Smith’s character points to both the film’s core problems and the elements that largely redeem it. She says vile things, and her stern eyes never suggest the actress winking behind the performance. She’s completely unrepentant about her views—until she’s not. Forced to live amidst Indians, she has a brisk, thorough change of heart that’s just saved from cliché by deft acting, particularly in a monologue in which she finds common ground with a servant who’s been waiting on her. Otherwise, the best moments belong to Tom Wilkinson, who plays a retired government minister traveling back to his childhood home to search for the boyfriend of his youth, a relationship that ended in shame for both of them when they were discovered in bed together. It’s one of the more compelling plots until it fizzles out in predictable, writerly contrivance that shows how little interest the film has in a human connection between the two men.
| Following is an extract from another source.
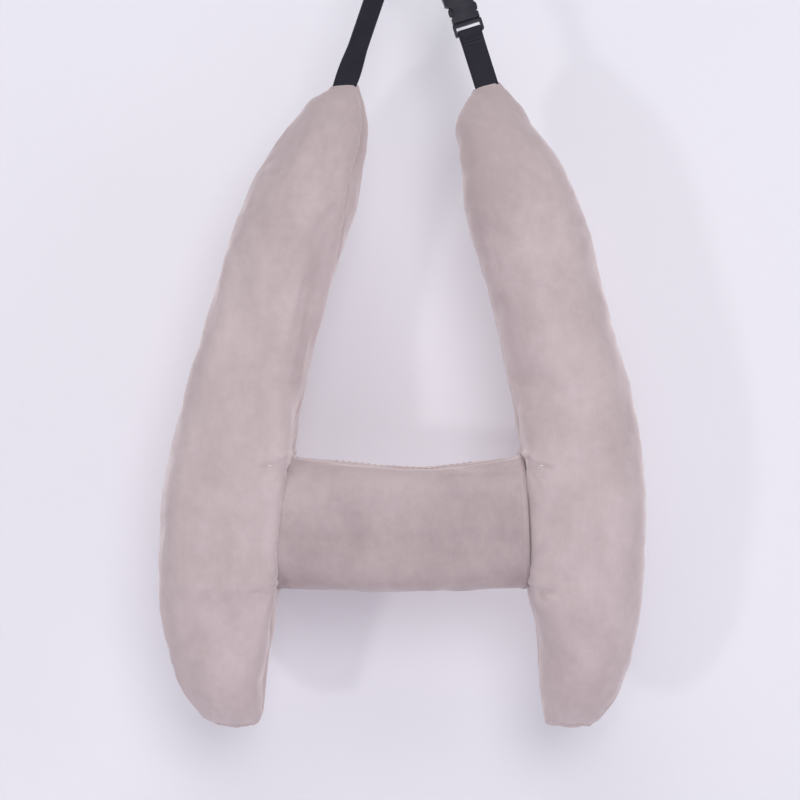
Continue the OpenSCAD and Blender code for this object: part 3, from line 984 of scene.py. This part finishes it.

In fact, India as a whole—gorgeously photographed as it is—seems on hand mostly to lead its characters toward personal revelations, which is awfully generous of the country. Slumdog Millionaire star Dev Patel gives a broadly comic performance as the owner of the titular, faded hotel that serves as their home away from home, and there are some nods toward the way Indian traditions have been forced to adapt to the 21st century. But mostly The Best Exotic Marigold Hotel stays focused on the cutesy, low-stakes personal journeys of its English characters, characters it would be hard to care about if they weren’t brought to life by actors who give the film substance and gravity it doesn’t otherwise know how to earn.